Dalam memahami suatu agama, kedua aspek penting dari agama ini selayaknya dibedakan, bukan dipisahkan. Sebab, hubungan antara keduanya ibaratnya sebuah koin (mata uang) dengan dua permukaan. Kedua permukaan koin ini tidak bisa dipisahkan, namun bisa dibedakan. Kedua aspek tersebut bukanlah dua entitas yang berdiri sendiri dan saling berhadap-hadapan, tetapi keduanya terajut dalam satu kesatuan, sehingga kedua aspek darinya tidak bisa dibuat tegang. Karena itulah, mengabaikan salah satu aspeknya berarti kita terjebak dalam salah satu ekstrem tertentu. Akibatnya, pemahaman tentang Islam tidak komprehensip, dan sepotong-sepotong.
Kemudian, Islam sebagai hasil konstruksi budaya lokal yang bersifat historis juga harus ditafsirkan dalam konteks sosial dimana Islam turun. Begitupula dengan teks agama. Alquran adalah gagasan Tuhan yang diterjemahkan oleh Muhammad dalam bahasa manusia sebagai respon terhadap lokalitas yang mengitarinya saat itu tidaklah untoucable. Karena itulah tafsir terhadap Islam mesti beragam sesuai dengan sejauhmana Islam dipahami. Kesemua tafsir tersebut adalah absah dan bisa diterima manakala dikontekstualisasikan dengan realitas sosial yang berada di sekitarnya.
Begitu pula yang terjadi dengan pemikiran keagamaan yang belakang ini terlihat kontroversial.

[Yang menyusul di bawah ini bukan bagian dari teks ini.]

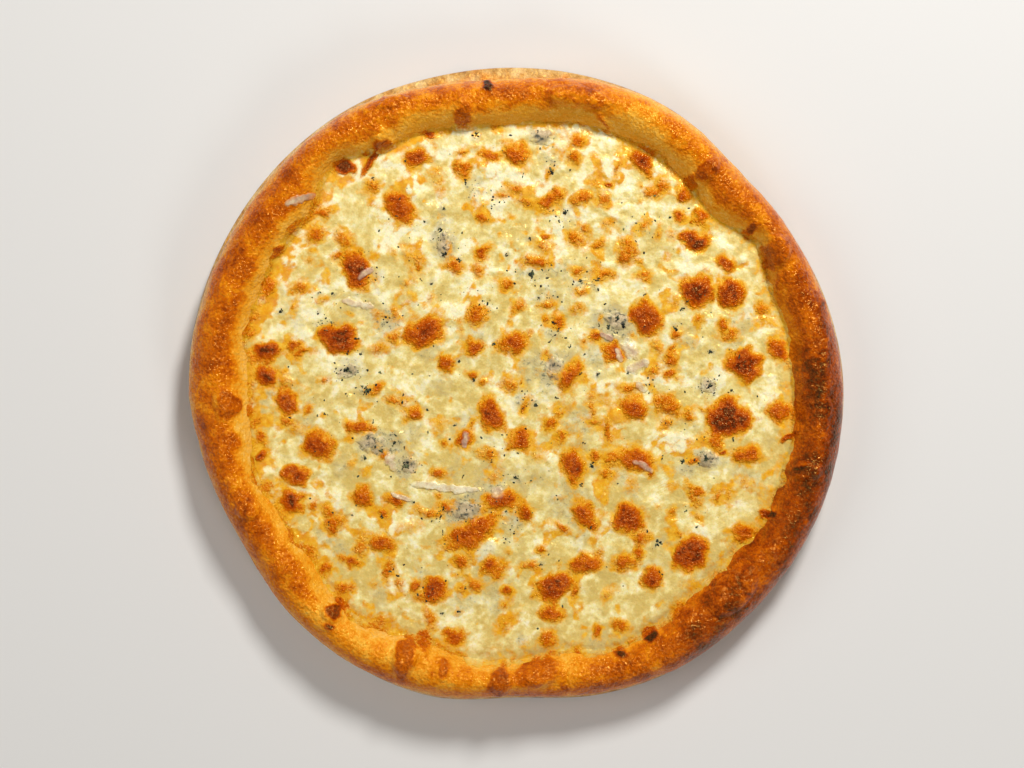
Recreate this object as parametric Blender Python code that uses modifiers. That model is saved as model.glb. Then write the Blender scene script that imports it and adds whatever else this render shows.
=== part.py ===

Islam Liberal tidak akan menemukan konsensus bersama dalam memahami Islam dengan kalangan fundamentalis
Islam Fundamentalis akan meyakini dirinya yang benar sementara Islam Liberal adalah salah sama sekali, sehingga memerangi terhadapnya adalah salah satu bentuk ekspresi pelaksanaan ajaran agamanya, jihad (holy war).
Pesan Perdamaian
Jika kedua ekstrem gerakan keagamaan di Indonesia ini sama-sama memperhatikan kedua aspek di atas, maka menghakimi orang lain dapat dihindari. Memang, Islam secara normatif mengajarkan perdamaian, kerukunan. Namun ketika pesan tersebut diterjemahkan dalam realitas sosial yang beragam, maka ia bersifat historis-sosiologis. Meski secara normatif Islam mengajarkan perdamaian dan antikekerasan, dalam realitasnya agama mudah sekali dijalankan dan dipraktikkan dengan cara-cara yang angker, sangar, dan menyeramkan.
Pesan perdamaian dalam Islam berbeda maknanya dalam realitas sosial antara Islam liberal dengan Islam fundamentalis. Islam Liberal merujuk kepada subtansi dari doktrin agama -atau meminjam istilahnya Al-Syatiby adalah Maqashid al-Syariah-sekaligus kurang memperdulikan teks agama (non-literal), sementara Islam fundamentalis lebih menekankan pada makna tekstual dari agama, bukan pada subtansi. Akibatnya dalam memahami pesan agamanya tidak menemukan titik persamaan.